Solve $\int\limits_0^x {x^n \over{1 + e^x}} dx$

integrationriemann-zeta

  1. The integral looks very similar to incomplete Riemann Zeta function, except for a $+$ in the denominator. WolframAlpha recognises incomplete Riemann Zeta function as Debye function and the answer has $\operatorname{Li}_n(e^{-x})$ terms.
  2. In case of my function WolframAlpha gives the answer which has $\operatorname{Li}_n(-e^{-x})$ terms. So it looks like it ignores the sign of $e^{x}$.

Although $\hspace{2mm} \int\limits_0^x {x^n \over{1 + e^x}} dx$ is (I guess) pretty close to Dirichlet Eta function, which can be expressed through Riemann Zeta, the equations connecting them are for complete integrals. I don't really think that the answer which Wolfram gives is correct. At least I cannot justify it for myself. And my question is:

  1. Is $\hspace{2mm} \int\limits_0^x {x^n \over{1 + e^x}} dx = \sum\limits_i\operatorname{Li}_i(-e^{-x}) + \Gamma(n)\left(1 – 2^{1 – n}\right)\zeta(n)$ correct and why?

  2. If it is not what can I do to solve it?
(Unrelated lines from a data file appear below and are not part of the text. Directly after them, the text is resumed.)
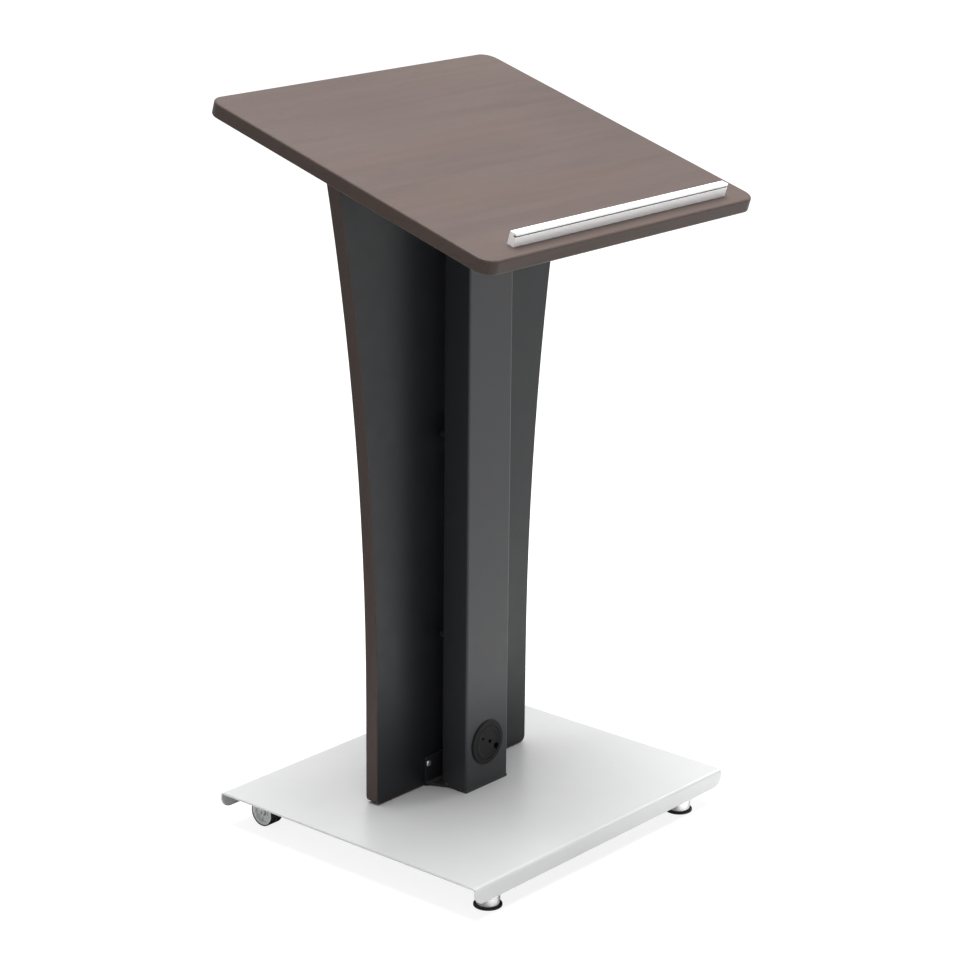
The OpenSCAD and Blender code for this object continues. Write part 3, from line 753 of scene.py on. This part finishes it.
def base_plate():
    """Folded sheet with fine bends, round flange corners and holes for the column's bolts."""
    low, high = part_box("base_plate")
    sheet = base_sheet(low, high)
    bevel_sharp(sheet, 0.35 * MM)
    bm = combined(sheet, base_drills(high.z), "DIFFERENCE")
    finish_piece("base_plate_piece", bm, ["base_plate"], "silver_coat")


def island_centres(bm):
    """The middle of each separate solid in a mesh, in a fixed order."""
    left = set(bm.verts)
    centres = []
    while left:
        island, edge = set(), [left.pop()]
        while edge:
            vert = edge.pop()
            island.add(vert)
            for link in vert.link_edges:
                other = link.other_vert(vert)
                if other in left:
                    left.discard(other)
                    edge.append(other)
        low, high = extents(v.co for v in island)
        centres.append((low + high) / 2)
    return sorted(centres, key=lambda c: (round(c.x, 5), round(c.y, 5), round(c.z, 5)))


# ---------- wheels ----------


def wheel_place(side):
    """A wheel's name, radius, width and the placing that turns a lathe's z outward on its axle."""
    name = "left" if side < 0 else "right"
    low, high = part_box(f"wheel_{name}_tyre")
    turn = Matrix.Rotation(side * math.pi / 2, 4, "Y")
    return name, (high.z - low.z) / 2, high.x - low.x, Matrix.Translation((low + high) / 2) @ turn


def hub_radius(name):
    """The radius where a wheel's hub meets its tyre."""
    low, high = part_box(f"wheel_{name}_hub")
    return (high.z - low.z) / 2


def wheel_tyre(side):
    """Rubber tyre with a rounded shoulder and two fine grooves round the tread."""
    name, radius, width, place = wheel_place(side)
    shoulder, groove, groove_depth = 1.2 * MM, 0.7 * MM, 0.5 * MM
    half, hub = width / 2, hub_radius(name)
    tread = []
    for centre in (-4.5 * MM, 4.5 * MM):
        tread += [(radius, centre - groove), (radius - groove_depth, centre - groove * 0.6)]
        tread += [(radius - groove_depth, centre + groove * 0.6), (radius, centre + groove)]
    profile = [(hub, -half), (hub + 0.25 * MM, -half)]
    profile += arc((radius - shoulder, -half + shoulder), shoulder, 270, 360, 6)
    profile += tread
    profile += arc((radius - shoulder, half - shoulder), shoulder, 0, 90, 6)
    profile += [(hub + 0.25 * MM, half), (hub, half)]
    tyre = moved(turned(profile, 96), place)
    finish_piece(f"wheel_{name}_tyre_piece", tyre, [f"wheel_{name}_tyre"], "tyre_rubber")


def wheel_ribs(inner, outer, height):
    """Five soft-edged ribs that stand on the web between the boss and the rim."""
    count, first_turn, rib_w, rib_h, sunk = 5, 0.3, 1.6 * MM, 2.6 * MM, 0.5 * MM
    start = inner - sunk
    reach = outer + sunk - start
    ribs = []
    for index in range(count):
        rib = bmesh.new()
        bmesh.ops.create_cube(rib, size=1.0)
        bmesh.ops.scale(rib, vec=(reach, rib_w, rib_h), verts=rib.verts)
        bmesh.ops.translate(rib, vec=(start + reach / 2, 0, height), verts=rib.verts)
        bmesh.ops.bevel(rib, geom=rib.edges, offset=0.35 * MM, **BEVEL)
        turn = 2 * math.pi * index / count + first_turn
        ribs.append(moved(rib, Matrix.Rotation(turn, 4, "Z")))
    return merged(ribs)


def wheel_hub(side):
    """Moulded hub: a rim with a stepped lip, a recessed ribbed web and a boss for the bush."""
    name, _, width, place = wheel_place(side)
    hub, bush, boss = hub_radius(name), 6 * MM, 8 * MM
    half, boss_out, web_out = width / 2 - 1 * MM, width / 2 - 4 * MM, width / 2 - 7 * MM
    web_in, rim_in, soft, lip = -4 * MM, hub - 4.2 * MM, 0.5 * MM, 0.4 * MM
    outer = arc((hub - soft, half - soft), soft, 0, 90, 4)
    outer += [(hub - 1.4 * MM, half), (hub - 1.7 * MM, half - lip), (hub - 2.8 * MM, half - lip)]
    outer += arc((rim_in + soft, half - lip - soft), soft, 90, 180, 4)
    outer += arc((rim_in - 1.4 * MM, web_out + 1.2 * MM), 1.2 * MM, 0, -90, 5)
    outer += arc((boss + 0.8 * MM, web_out + 0.8 * MM), 0.8 * MM, 270, 180, 4)
    outer += arc((boss - 0.4 * MM, boss_out - 0.4 * MM), 0.4 * MM, 0, 90, 3) + [(bush, boss_out)]
    inner = [(bush, -half), (boss, -half), (boss, web_in)]
    inner += [(rim_in - 1 * MM, web_in), (rim_in, -half), (hub, -half)]
    ribs = wheel_ribs(boss, rim_in, web_out + 0.6 * MM)
    body = moved(combined(turned(inner + outer, 96), ribs, "UNION"), place)
    finish_piece(f"wheel_{name}_hub_piece", body, [f"wheel_{name}_hub"], "grey_plastic")


# ---------- levelling feet ----------


def foot_pad(name, at_foot):
    """Rubber pad with round edges and a rebate that takes the cup."""
    low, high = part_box(f"foot_{name}_pad")
    cup_low, cup_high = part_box(f"foot_{name}_cup")
    pad_r, pad_t, edge = (high.x - low.x) / 2, high.z - low.z, 1 * MM
    rebate_r, rebate_z = (cup_high.x - cup_low.x) / 2 + 0.4 * MM, cup_low.z - 0.1 * MM
    pad = [(0, 0.3 * MM), (14 * MM, 0.3 * MM), (15 * MM, 0)]
    pad += arc((pad_r - edge, edge), edge, -90, 0, 5)
    pad += arc((pad_r - edge, pad_t - edge), edge, 0, 90, 5)
    pad += [(rebate_r + 0.3 * MM, pad_t), (rebate_r, pad_t - 0.3 * MM)]
    pad += [(rebate_r, rebate_z), (0, rebate_z)]
    pad_shape = moved(turned(pad, 96), at_foot)
    finish_piece(f"foot_{name}_pad_piece", pad_shape, [f"foot_{name}_pad"], "pad_rubber")


def foot_cup(name, at_foot):
    """Plated cup with a fine groove round it and a rolled upper edge."""
    wall, crown, stud_hole = 2 * MM, 2 * MM, 5 * MM
    low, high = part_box(f"foot_{name}_cup")
    cup_r = (high.x - low.x) / 2
    groove_r = cup_r - 0.25 * MM
    cup = [(cup_r - wall, low.z), (cup_r - 0.3 * MM, low.z), (cup_r, low.z + 0.3 * MM)]
    cup += [(cup_r, low.z + 14 * MM), (groove_r, low.z + 14.3 * MM)]
    cup += [(groove_r, low.z + 15.2 * MM), (cup_r, low.z + 15.5 * MM)]
    cup += arc((cup_r - crown, high.z - crown), crown, 0, 90, 6)
    cup += [(stud_hole + 0.4 * MM, high.z), (stud_hole, high.z - 0.4 * MM)]
    cup += [(stud_hole, high.z - wall), (cup_r - wall, high.z - wall)]
    cup_shape = moved(turned(cup, 96), at_foot)
    finish_piece(f"foot_{name}_cup_piece", cup_shape, [f"foot_{name}_cup"], "plated_cup")


def foot_stud(name, at_foot):
    """Threaded stud with the round flange that sits in the cup."""
    thread_r, pitch, sunk = 4.95 * MM, 1.5 * MM, 1 * MM
    soft, flange_t = 0.3 * MM, 4 * MM
    low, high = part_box(f"foot_{name}_stud")
    flange_r = (high.x - low.x) / 2
    rim = [(flange_r - soft, 0), (flange_r, soft)]
    rim += [(flange_r, flange_t - soft), (flange_r - soft, flange_t)]
    disc = turned([(0, 0)] + rim + [(0, flange_t)], 48)
    rod = threaded_rod(thread_r, pitch, high.z - low.z - sunk)
    stud = combined(
        moved(disc, Matrix.Translation((0, 0, low.z))),
        moved(rod, Matrix.Translation((0, 0, low.z + sunk))), "UNION",
    )
    finish_piece(f"foot_{name}_stud_piece", moved(stud, at_foot), [f"foot_{name}_stud"], "zinc_steel")


def levelling_foot(side):
    """Pad, cup and stud of one foot, about the middle of its pad."""
    name = "left" if side < 0 else "right"
    low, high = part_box(f"foot_{name}_pad")
    centre = (low + high) / 2
    at_foot = Matrix.Translation((centre.x, centre.y, 0))
    foot_pad(name, at_foot)
    foot_cup(name, at_foot)
    foot_stud(name, at_foot)


# ---------- studs and welds ----------


def bracket_studs():
    """The four welded studs that hold the wheel brackets, with their threads."""
    thread_r, pitch = 2.5 * MM, 0.8 * MM
    source = node_mesh("bracket_studs")
    low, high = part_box("bracket_studs")
    rods = []
    for centre in island_centres(source):
        rod = threaded_rod(thread_r, pitch, high.z - low.z, segments=20)
        rods.append(moved(rod, Matrix.Translation((centre.x, centre.y, low.z))))
    source.free()
    finish_piece("bracket_studs_piece", merged(rods), ["bracket_studs"], "zinc_steel")


def bead_path(side, edge_x, rear_y, stride):
    """Points and outward directions from a side face, round the rear corner, to the rear face."""
    corner, lip, side_run, corner_steps = 3 * MM, 18 * MM, 12 * MM, 9
    points = [(edge_x, rear_y - side_run + step * stride, side, 0.0) for step in range(19)]
    for step in range(1, corner_steps):
        angle = math.radians(90 * step / corner_steps)
        out_x, out_y = side * math.cos(angle), math.sin(angle)
        x, y = edge_x + corner * (out_x - side), rear_y + corner * (out_y - 1)
        points.append((x, y, out_x, out_y))
    for step in range(int((lip - corner) / stride)):
        points.append((edge_x - side * (corner + step * stride), rear_y, 0.0, 1.0))
    return points


def weld_bead(points, height, stride):
    """One rippled bead along a path, thinner towards its two ends."""
    leg, ripple, ripple_step, root, taper = 2.4 * MM, 0.25 * MM, 1.5 * MM, 0.5 * MM, 2 * MM
    bm = bmesh.new()
    rings = []
    for index, (x, y, out_x, out_y) in enumerate(points):
        phase = (index * stride / ripple_step) % 1.0
        end_room = min(index, len(points) - 1 - index) * stride
        size = (leg + ripple * (1 - 2 * abs(phase - 0.5))) * min(1.0, 0.35 + end_room / taper)
        section = [(-root, 0.0), (size, 0.0), (size * 0.72, size * 0.42)]
        section += [(size * 0.42, size * 0.72), (0.0, size), (-root, size)]
        ring = [bm.verts.new((x + out_x * u, y + out_y * u, height + z)) for u, z in section]
        rings.append(ring)
    joined_rings(bm, rings, closed=False)
    for ring in (rings[0], rings[-1]):
        bm.faces.new(ring)
    return bm


def weld_beads():
    """Weld beads between the column's rear corners and the plate under it."""
    stride = 0.5 * MM
    low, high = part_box("column")
    beads = []
    for side in (-1, 1):
        path = bead_path(side, side * high.x, high.y, stride)
        beads.append(weld_bead(path, low.z, stride))
    finish_piece("column_weld_beads", merged(beads), [], "charcoal_coat", beside="column")


# ---------- pieces ----------

REFINED = [
    # CAD node, finish, edge rounding, grain upright
    ("foot_plate", "black_coat", 0.3 * MM, False),
    ("column_bolts", "zinc_steel", 0.3 * MM, False),
    ("column_weld_nuts", "zinc_steel", 0.3 * MM, False),
    ("column", "charcoal_coat", 0.25 * MM, False),
    ("top_bracket", "black_coat", 0.3 * MM, False),
    ("top_board", "wood_laminate", 0.12 * MM, False),
    ("top_screws", "zinc_steel", 0.12 * MM, False),
    ("stop_screws", "zinc_steel", 0.12 * MM, False),
    ("panel_board", "wood_laminate", 0.15 * MM, True),
    ("panel_back_laminate", "dark_laminate", 0.12 * MM, False),
    ("panel_edge_band", "wood_edging", 0.2 * MM, True),
    ("panel_spacers", "black_coat", 0.3 * MM, False),
    ("panel_bolts", "zinc_steel", 0.12 * MM, False),
    ("panel_inserts", "zinc_steel", 0.2 * MM, False),
    ("panel_angles", "black_coat", 0.25 * MM, False),
    ("angle_screws", "zinc_steel", 0.1 * MM, False),
    ("foot_plate_screws", "zinc_steel", 0.12 * MM, False),
    ("grommet_liner", "black_plastic", 0.25 * MM, False),
    ("grommet_cap", "black_plastic", 0.25 * MM, False),
    ("wheel_brackets", "zinc_steel", 0.3 * MM, False),
    ("bracket_nuts", "zinc_steel", 0.2 * MM, False),
    ("wheel_axles", "zinc_steel", 0.2 * MM, False),
    ("axle_nuts", "zinc_steel", 0.2 * MM, False),
    ("foot_weld_nuts", "zinc_steel", 0.3 * MM, False),
    ("wheel_left_bush", "bronze", 0.2 * MM, False),
    ("wheel_right_bush", "bronze", 0.2 * MM, False),
]

make_studio()
for node, finish, width, upright in REFINED:
    refine(node, finish, width, upright)
top_frame = TopFrame()
top_edge_band(top_frame)
paper_stop(top_frame)
base_plate()
bracket_studs()
weld_beads()
for side in (-1, 1):
    wheel_tyre(side)
    wheel_hub(side)
    levelling_foot(side)
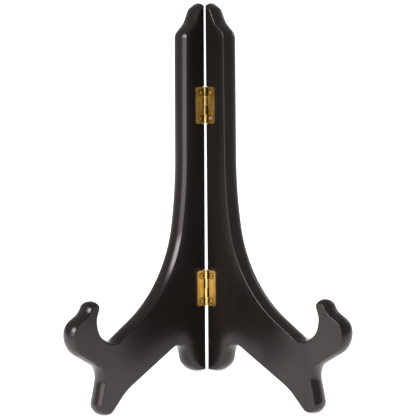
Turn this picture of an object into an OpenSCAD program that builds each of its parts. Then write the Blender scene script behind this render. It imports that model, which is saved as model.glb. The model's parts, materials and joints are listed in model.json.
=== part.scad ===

  3. Where do the coefficients before polylogarithms in Debye function come from? (I got mixed up with signs, but absolute values are ok) Where does $\zeta$ come from?

Best Answer

The "source" of $\zeta$ is $\int_0^\color{red}{\infty}t^n(1+e^t)^{-1}\,dt=n!\eta(n\color{red}{+1})=n!(1-2^{-n})\zeta(n+1)$. To prove, use $$\frac{1}{1+e^t}=\frac{e^{-t}}{1+e^{-t}}=\sum_{k=1}^\infty(-1)^{k-1}e^{-kt}$$ (then integrate termwise, etc.). For $x>0$, your original integral is treated the same way: $$\int_0^x\frac{t^n\,dt}{1+e^t}=\int_0^\infty\frac{t^n\,dt}{1+e^t}-\int_x^\infty\frac{t^n\,dt}{1+e^t}.$$

The first integral on the RHS is just considered, and the second is equal to $$\int_0^\infty\frac{(x+t)^n}{1+e^{x+t}}\,dt=\sum_{k=0}^n\binom{n}{k}x^{n-k}\int_0^\infty\frac{t^k\,dt}{1+e^{x+t}}.$$

The last integral is handled like the way above, and is equal to $$\sum_{j=1}^\infty(-1)^{j-1}e^{-jx}\int_0^\infty t^k e^{-jt}\,dt=-k!\sum_{j=1}^\infty\frac{(-e^{-x})^j}{j^{k+1}}=-k!\operatorname{Li}_{k+1}(-e^{-x}).$$

Finally, $$\int_0^x\frac{t^n\,dt}{1+e^t}=n!\left((1-2^{-n})\zeta(n+1)+\sum_{k=0}^{n}\frac{x^{n-k}}{(n-k)!}\operatorname{Li}_{k+1}(-e^{-x})\right).$$